Et l’histoire s’emballe fin avril, quand des manifestations en soutien à des familles palestiniennes de Cheikh Jarrah menacées d’expulsion embrasent Jérusalem-Est, puis l’esplanade des Mosquées, puis des villes mixtes israéliennes, avant de donner lieu à 11 jours de guerre entre le mouvement islamiste palestinien Hamas au pouvoir à Gaza et l’armée israélienne.

Visuels, diaporamas explicatifs partagés des millions de fois, hashtag, manifestation : dans ce contexte extrêmement tendu, pour les animateurs de la campagne de Cheikh Jarrah, la priorité a d’abord été d’expliquer et de convaincre.  

« Depuis le début de la campagne, notre discours a été extrêmement clair. Nous parlons de colonialisme et de colonisation – pas seulement de violations des droits humains », déclare dans sa maison à Cheikh Jarrah le jeune militant à l’anglais parfait, qui étudie aux États-Unis.

Rentré à Cheikh Jarrah, Mohammed El-Kurd appartient à l’une des familles menacées d’expulsion au profit des colons israéliens.  

Dimanche, lui et sa sœur jumelle Mona, également très active dans la campagne #SheikhJarrah, ont été interpellés pendant quelques heures par la police israélienne avant d’être relâchés.  

« Sans précédent »

Des manifestants dans plusieurs pays sont descendus dans la rue pour apporter leur soutien aux Palestiniens de Cheikh Jarrah et même des personnalités comme les acteurs Mark Ruffalo et Viola Davis, la chanteuse Dua Lipa ou le footballeur de Manchester City Riyad Mahrez ont parlé de cette affaire sur les réseaux sociaux.

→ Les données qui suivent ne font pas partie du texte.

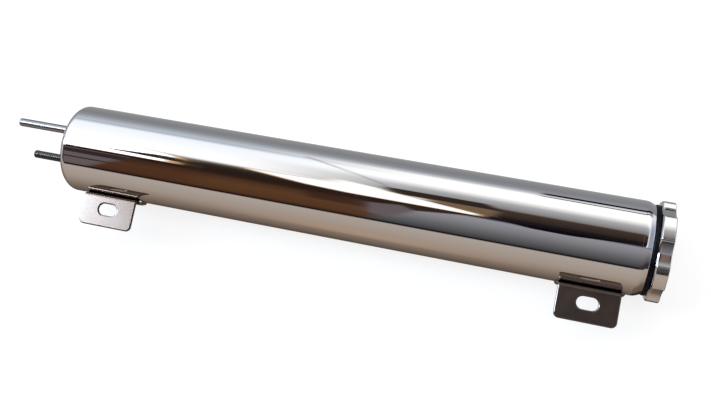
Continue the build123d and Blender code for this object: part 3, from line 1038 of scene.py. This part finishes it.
# %% [markdown]
# The camera itself sees a plain pale backdrop, so only the reflections see the painted studio.
# The floor does the same: it lets mirror rays through and is plain and nearly white to the
# camera, with the tank's soft shadow on it.

# %% Light the world and lay the floor
rays = add_node(sky, "ShaderNodeLightPath")
studio = add_node(sky, "ShaderNodeBackground", {"Color": colour, "Strength": 1.0})
backdrop = add_node(sky, "ShaderNodeBackground", {
    "Color": (0.97, 0.97, 0.97, 1), "Strength": 1.0})
choice = add_node(sky, "ShaderNodeMixShader", {
    0: rays.outputs["Is Camera Ray"], 1: studio.outputs[0], 2: backdrop.outputs[0]})
add_node(sky, "ShaderNodeOutputWorld", {"Surface": choice.outputs[0]})

bpy.ops.object.select_all(action="DESELECT")
bpy.ops.mesh.primitive_plane_add(size=12, location=(0, 0, floor_z - 0.0002))
floor = bpy.context.object
floor.name = "studio_floor"
paper = bpy.data.materials.new("pale_paper")
paper.use_nodes = True
tree = paper.node_tree
tree.nodes.clear()
rays = add_node(tree, "ShaderNodeLightPath")
matt = add_node(tree, "ShaderNodeBsdfDiffuse", {"Color": (0.24, 0.24, 0.24, 1)})
glow = add_node(tree, "ShaderNodeEmission", {"Color": (1, 1, 1, 1), "Strength": 0.82})
both = add_node(tree, "ShaderNodeAddShader", {0: matt.outputs[0], 1: glow.outputs[0]})
clear = add_node(tree, "ShaderNodeBsdfTransparent")
pick = add_node(tree, "ShaderNodeMixShader", {
    0: rays.outputs["Is Glossy Ray"], 1: both.outputs[0], 2: clear.outputs[0]})
add_node(tree, "ShaderNodeOutputMaterial", {"Surface": pick.outputs[0]})
floor.data.materials.append(paper)

# %% Hang one large soft light
bpy.ops.object.light_add(type="AREA", location=(-0.1, 0.5, 1.4))
soft_light = bpy.context.object
soft_light.name = "soft_light"
soft_light.data.shape = "RECTANGLE"
soft_light.data.size, soft_light.data.size_y = 1.6, 1.2
soft_light.data.energy = 14
soft_light.rotation_euler = (radians(-18), 0, 0)
soft_light.visible_glossy = False
bpy.context.scene.view_settings.view_transform = "Standard"
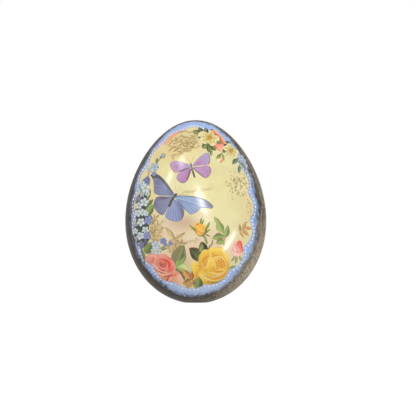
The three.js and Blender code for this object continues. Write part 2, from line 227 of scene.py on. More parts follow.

La dispute se cristallise autour de propriétés foncières habitées par des familles palestiniennes à Cheikh Jarrah et menacées d’expropriation.  

Car selon la loi israélienne, si des juifs peuvent prouver que leur famille vivait à Jérusalem-Est avant la guerre israélo-arabe de 1948, déclenchée à la création de l’État d’Israël, ils peuvent demander à ce que leur soit rendu leur « droit de propriété ». Une telle loi n’existe toutefois pas pour les Palestiniens ayant perdu leurs biens pendant la guerre ou ayant dû fuir sans « droit de retour ».

« Tout le monde a pu constater que nous sommes confrontés à un système juridique raciste écrit pour protéger et soutenir les colons », soutient Mohammed El-Kurd. De son immeuble, on voit plusieurs drapeaux israéliens flotter sur des bâtiments voisins.

Selon Ir Amim, une association israélienne qui suit l’évolution des colonies à Jérusalem, jusqu’à 1000 Palestiniens à Cheikh Jarrah et dans le quartier voisin de Silwan risquent d’être expulsés.

Les familles palestiniennes concernées sont celles qui se sont installées entre 1948 et 1967 quand cette partie de Jérusalem était encore sous contrôle de la Jordanie, avant son occupation par Israël en 1967.  

La Cour suprême israélienne a préféré laisser les tensions retomber et repousser sine die sa décision sur les expulsions à Cheikh Jarrah.  

« Même si nous ne parvenons pas à sauver les maisons, […] nous avons assisté à un changement sans précédent de l’opinion publique dans le monde », dit M. El-Kurd.  

Censure

La bataille sur les réseaux sociaux a aussi été celle contre la censure, d’après les militants palestiniens.  

Pendant plusieurs jours, à la demande des autorités israéliennes, certains contenus jugés comme incitatifs ou appelant à la haine ont été retirés des plateformes Facebook et Instagram, a rapporté Sada, l’association de défense des droits en ligne des Palestiniens.

« À un moment on ne pouvait plus rien poster sur Cheikh Jarrah, sans que cela ne soit immédiatement retiré », assure Mohammed El-Kurd.

Malgré ces difficultés, la campagne a eu un impact considérable. Certaines publications ont atteint 250 0000 vues en quelques heures.

« Je n’avais jamais cru au pouvoir de l’image ou des posts sur les réseaux sociaux », dit le militant. « Mais j’ai découvert que notre bataille la plus importante […] est celle des mots, celle de l’opinion publique ».